Since we used the name for so long, we already had a kind of feel, or
atmosphere of ”Sensor” before making the album.
The warm atmospheres and strong choruses of the finished album hearken
back to a younger Camouflage and a younger synthpop scene, as if the band
were reaching back, searching for the secret of their past success. ”Sensor”
undeniably contains a couple of strong, if not original (the Depeche Mode
influences on the album occasionally border on song theft) singles, especially
”Me and You” and ”I Can’t Feel You”. Can
these songs pull Camouflage out of obscurity once more? Nothing is certain.
And Camouflage, apprehensive after all the hardship, are a lot more humble
- We started in Germany with a top 20 single, Marcus remembers. Suddenly
you had lot of people around you. Management, tour management. Big companies,
and they organised everything for you. We didn’t recognise that
much how it works. And now we have learned a lot and see things differently.

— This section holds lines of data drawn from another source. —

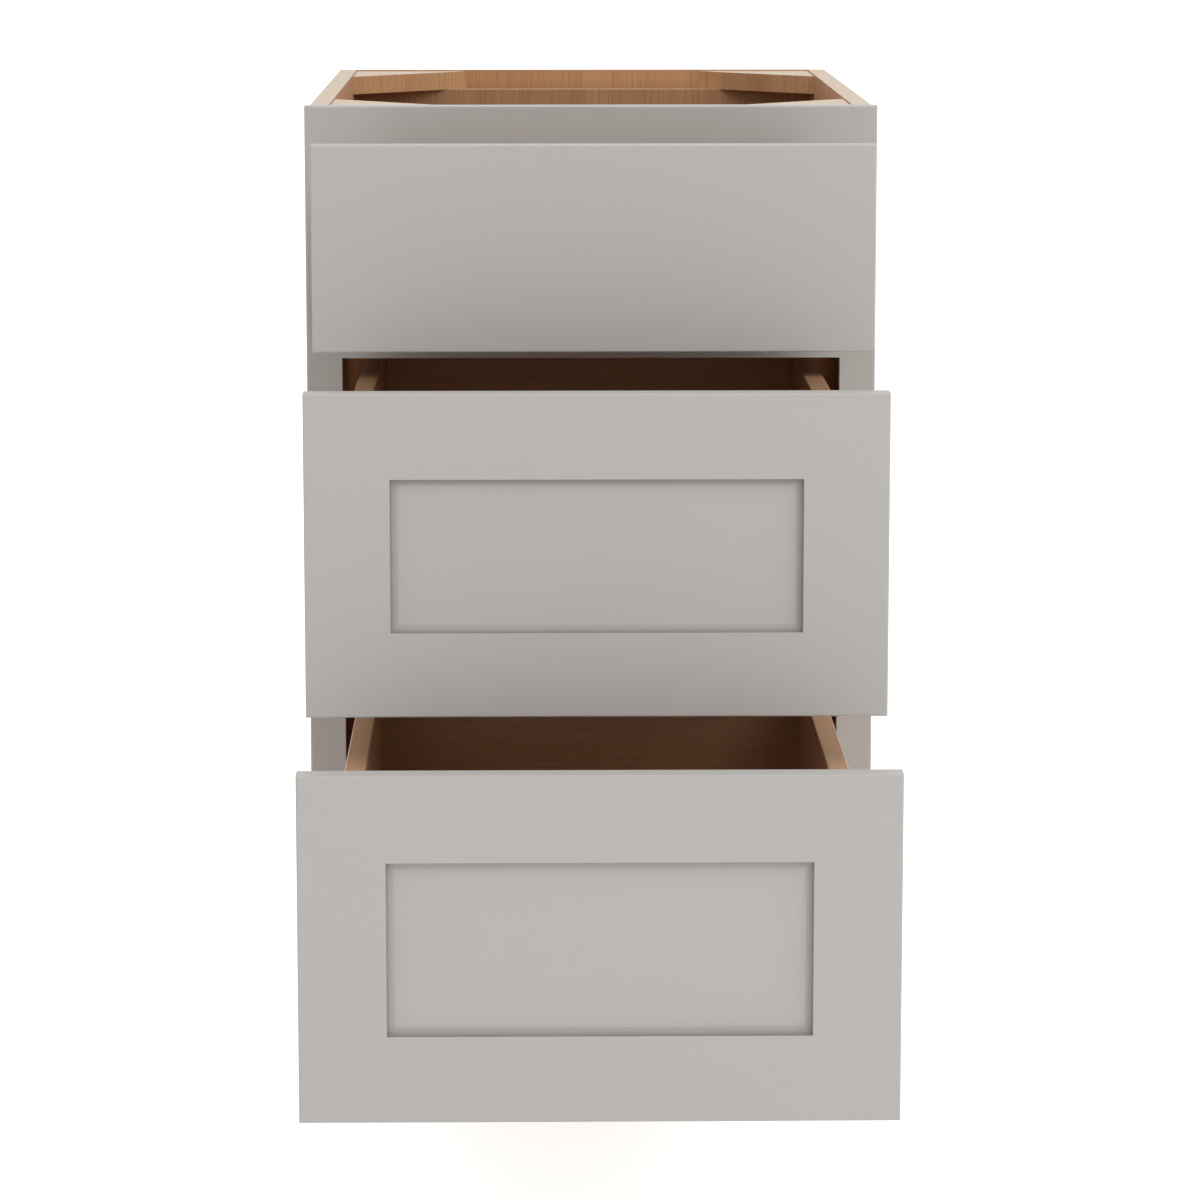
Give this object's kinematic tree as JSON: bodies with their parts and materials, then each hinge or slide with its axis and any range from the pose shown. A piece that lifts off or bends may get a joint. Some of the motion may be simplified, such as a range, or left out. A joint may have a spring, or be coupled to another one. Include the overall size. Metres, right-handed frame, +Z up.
{
  "type": "base cabinet with drawers",
  "caption": "Face-frame kitchen base cabinet with a flat top drawer and panelled lower drawers on full-extension undermount runners, open on top for a worktop.",
  "frame": {"origin": "on the floor, at the middle of the cabinet's width, in the plane of its back", "axes": "+X to the right seen from the front, +Y towards the wall, +Z up; the drawers slide out along -Y"},
  "size_m": [0.4572, 1.0844, 0.8255],
  "materials": {
    "grey_paint": "satin sprayed paint over hardwood and fibreboard",
    "cabinet_plywood": "clear-coated maple veneer plywood, painted outside",
    "drawer_maple": "clear-coated solid maple",
    "zinc_steel": "zinc plated",
    "screw_steel": "yellow zinc plated",
    "grey_plastic": "moulded, fine texture",
    "bumper_rubber": "soft translucent"
  },
  "bodies": {
    "cabinet": {"back_panel": "cabinet_plywood", "bottom_panel": "cabinet_plywood", "cabinet_runners": "zinc_steel", "corner_brace_front_left": "grey_paint", "corner_brace_front_right": "grey_paint", "corner_brace_rear_left": "cabinet_plywood", "corner_brace_rear_right": "cabinet_plywood", "frame_bottom_rail": "grey_paint", "frame_lower_middle_rail": "grey_paint", "frame_stile_left": "grey_paint", "frame_stile_right": "grey_paint", "frame_top_rail": "grey_paint", "frame_upper_middle_rail": "grey_paint", "hanging_rail": "cabinet_plywood", "rear_brackets": "grey_plastic", "runner_screws": "screw_steel", "side_panel_left": "cabinet_plywood", "side_panel_right": "cabinet_plywood", "toe_kick_board": "grey_paint"},
    "top_drawer": {"top_box_back": "drawer_maple", "top_box_bottom": "drawer_maple", "top_box_front": "drawer_maple", "top_box_side_left": "drawer_maple", "top_box_side_right": "drawer_maple", "top_drawer_runners": "zinc_steel", "top_front_bumpers": "bumper_rubber", "top_front_screws": "screw_steel", "top_front_slab": "grey_paint", "top_locking_clips": "grey_plastic"},
    "top_runner_members": {"top_intermediate_runners": "zinc_steel"},
    "middle_drawer": {"middle_box_back": "drawer_maple", "middle_box_bottom": "drawer_maple", "middle_box_front": "drawer_maple", "middle_box_side_left": "drawer_maple", "middle_box_side_right": "drawer_maple", "middle_drawer_runners": "zinc_steel", "middle_front_bumpers": "bumper_rubber", "middle_front_panel": "grey_paint", "middle_front_rail_bottom": "grey_paint", "middle_front_rail_top": "grey_paint", "middle_front_screws": "screw_steel", "middle_front_stile_left": "grey_paint", "middle_front_stile_right": "grey_paint", "middle_locking_clips": "grey_plastic"},
    "middle_runner_members": {"middle_intermediate_runners": "zinc_steel"},
    "bottom_drawer": {"bottom_box_back": "drawer_maple", "bottom_box_bottom": "drawer_maple", "bottom_box_front": "drawer_maple", "bottom_box_side_left": "drawer_maple", "bottom_box_side_right": "drawer_maple", "bottom_drawer_runners": "zinc_steel", "bottom_front_bumpers": "bumper_rubber", "bottom_front_panel": "grey_paint", "bottom_front_rail_bottom": "grey_paint", "bottom_front_rail_top": "grey_paint", "bottom_front_screws": "screw_steel", "bottom_front_stile_left": "grey_paint", "bottom_front_stile_right": "grey_paint", "bottom_locking_clips": "grey_plastic"},
    "bottom_runner_members": {"bottom_intermediate_runners": "zinc_steel"}
  },
  "joints": [
    {"name": "top_drawer_slide", "type": "slide", "parent": "cabinet", "child": "top_drawer", "axis": [0, -1, 0], "range_m": [-0.14224, 0.36576]},
    {"name": "top_member_slide", "type": "slide", "parent": "cabinet", "child": "top_runner_members", "axis": [0, -1, 0], "range_m": [-0.07112, 0.18288]},
    {"name": "middle_drawer_slide", "type": "slide", "parent": "cabinet", "child": "middle_drawer", "axis": [0, -1, 0], "range_m": [-0.30226, 0.20574]},
    {"name": "middle_member_slide", "type": "slide", "parent": "cabinet", "child": "middle_runner_members", "axis": [0, -1, 0], "range_m": [-0.15113, 0.10287]},
    {"name": "bottom_drawer_slide", "type": "slide", "parent": "cabinet", "child": "bottom_drawer", "axis": [0, -1, 0], "range_m": [-0.45415, 0.05385]},
    {"name": "bottom_member_slide", "type": "slide", "parent": "cabinet", "child": "bottom_runner_members", "axis": [0, -1, 0], "range_m": [-0.22708, 0.02692]}
  ],
  "couplings": [
    {"joint": "top_member_slide", "follows": "top_drawer_slide", "ratio": 0.5},
    {"joint": "middle_member_slide", "follows": "middle_drawer_slide", "ratio": 0.5},
    {"joint": "bottom_member_slide", "follows": "bottom_drawer_slide", "ratio": 0.5}
  ]
}
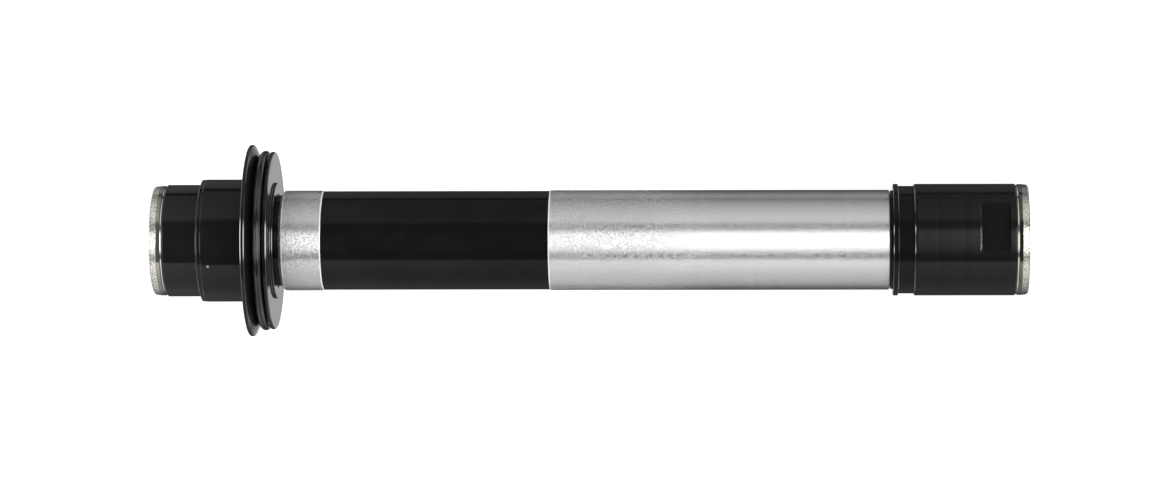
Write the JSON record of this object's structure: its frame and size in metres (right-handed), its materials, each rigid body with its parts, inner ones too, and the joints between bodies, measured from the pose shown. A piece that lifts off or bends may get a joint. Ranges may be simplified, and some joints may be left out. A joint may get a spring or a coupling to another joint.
{
  "type": "rear wheel hub axle assembly",
  "caption": "Hollow rear hub axle with bare bearing seats, an anodised waist, a flanged brake-side cap, a drive-side cap with wrench flats and serrated steel end rings.",
  "frame": {"origin": "centre of the brake-side end face, which the axle stands on", "axes": "+Z along the axle from the brake side to the drive side; -Y towards the side with one of the two wrench flats"},
  "size_m": [0.0326, 0.0326, 0.148],
  "materials": {
    "tube_aluminium": "turned bare bearing seats, with a black anodised waist and spigots",
    "cap_anodised": "gloss black anodised, turned",
    "ring_steel": "nickel plated, serrated end face",
    "seal_rubber": "moulded black rubber"
  },
  "bodies": {
    "root": {"axle_tube": "tube_aluminium", "brake_side_cap": "cap_anodised", "flange_seal_ring": "seal_rubber", "brake_side_end_ring": "ring_steel", "cap_grip_ring_outer": "seal_rubber", "cap_grip_ring_inner": "seal_rubber", "drive_side_cap": "cap_anodised", "drive_side_end_ring": "ring_steel", "drive_cap_seal_ring": "seal_rubber"}
  },
  "joints": []
}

Now we haven’t got a top 20 single and we have to work from this
position. But we know that people are still interested to see us live,
in Sweden or in America. And now we are playing in Sweden because we are
releasing our record in Sweden. With our old management, we would never
have gone here without major record sales in advance.
- In a way, how we are now is a mixture of almost the same spirit as we
had at the beginning and the knowledge we have from all these years, Heiko
summarises. On one hand, we are open-minded like 20 years ago, on the
other hand, we know exactly what's going on.